The San Fran hippy hallucination theme recently revisited an Uncanny X-men story leading to their issue #500 relocation to San Francisco. Hippy Vision Seizes Reality. Distorted Utopia. The X-Men worked it out quick over a few short issues, destroying the invasive dreamworld. Uncanny has since further devolved into a Dark Avengers/Dark X-men/Norman Osborn showdown on the SF streets(this arc is titled Utopia) with an undercurrent of early 200's X-men anti-mutant hysteria fueling the violence.

Fraction has barely touched the idea of a liberal San Franciscian Utopia for mutants. Readers are told SF is welcoming to mutants, but shown very little in the 14 issues since their arrival. Mutants hanging out in a bar? Utopia! "Utopia" is the tale of the mutant haven of SF falling apart. But where is the garden on the compound tended by Storm? The art classes taught by Colossus? Spiritualism as taught by Nightcrawler? The drunk poetry slams of James Logan(who i refuse to call the uninspired name of James Howlett). What is there to really fall apart? All we get is the overplayed Norman Osborn stomping into the city with his newfound half hero/half villain agenda. The Marvel U. has been held hostage by this guy, who inherited the throne of Shield(now Hammer) and now defends the nation. Do you care? you shouldn't. Anyway, Uncanny needs to slow down and take stock. The art in #514 was dynamic and fist pumping, if not a bit too gooey. Bold and cartoony. kind of gross honestly. Terry Dodson. Surely a fan favorite. He can draw!?

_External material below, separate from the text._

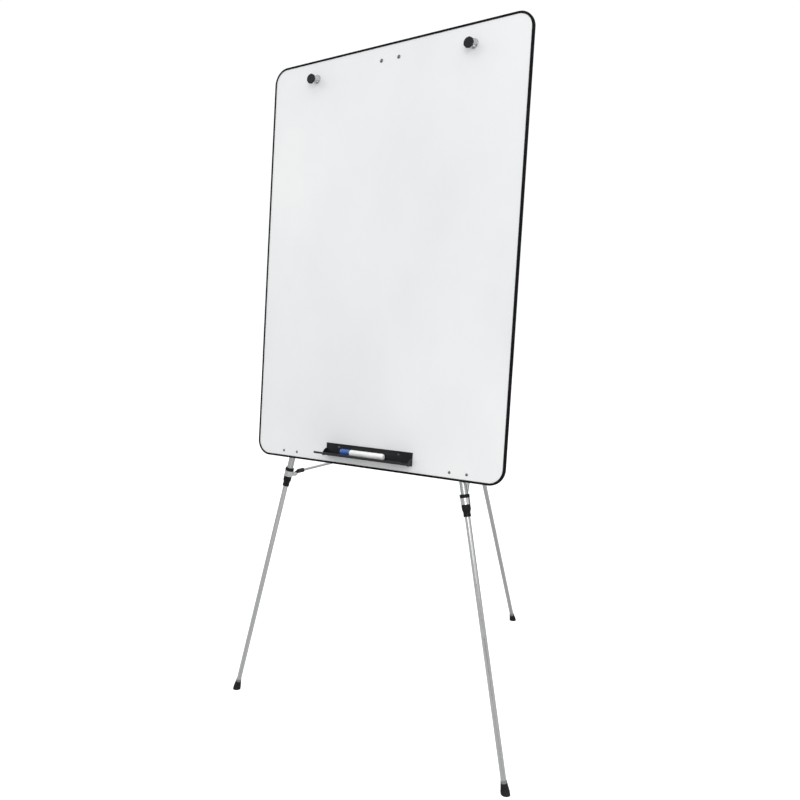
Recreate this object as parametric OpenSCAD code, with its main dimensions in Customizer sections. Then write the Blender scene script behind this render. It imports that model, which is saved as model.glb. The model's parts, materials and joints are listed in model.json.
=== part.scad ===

I do commend Fraction on his final page, which hints that the X-club (formerly led by the now incarcerated Beast) has built an undersea headquarters for the X-men just in time for their impending exile from SF. Looks like a cool base. Totally G.I.Joe. Totally Lost. I mean it i am psyched. Maybe the X-men will journey to the center of the earth. all the way.

But back to the San Fran of DD #100. A slow issue if there ever was one, nothing really happens except the grand finale intro of Angar the Screamer.

Badass. Its a subdued anniversary issue, but unlike the fantastical yet "realistic" DD #500, DD #100 is grounded in the 1973 of today/yesturday. Along side of the blind swashbucklers make believe world we get a (small)mirror of society, i should know, i was age 0-1. But damn, to jostle topics, Michael Lark does have some sweet layouts with #500.

I mean that shit is dynamic. But maybe there is something i can fault DD#500 for, its perfect synthesis of DD legacy leaves no space for a portrait of America. No glimpse into the state of the world. Does Brubaker have a dream for Utopia?


Saturday, August 22, 2009



Matt Murdock was the second most important character in this mega-issue. Master Izo has shown us his legacy and we are happy he invited us in. finally, why not a drunken kung fu master to brighten the day with mixed up morality. Marvel should have introduced this off-kilter warrior 35 years ago. Frank Miller(in his saner years) gave us Stick, Murdock's mentor, and now Stick has a mentor of his own and we are all the wiser. Izo, the many-hundred year old ex-leader of the Hand. It seems that writers since Miller have been unconfident to push FM's additions to the DD mythos till now(other than Electra). Even Turk gave us a glimpse of humanity in this issue. Tis a sad day that Brubaker has given us his best story and packed his bags all in one. Like Immortal Iron Fist, the subtle grasp of character and history may plummet with his departure. Michael Lark, i fear what follows, your solid composure illustrated a sordid dark gritty New York. A textured city. A balanced graceful Daredevil. I have i think 450 of these 500 issues in my possession. small treasure. Daredevil, Man without Fear, must I fearlessly collect the last 50 or so floppy format comics, from that ugly section of history known as issues 300-380. those cheap days better be over. DD 500 is a prize.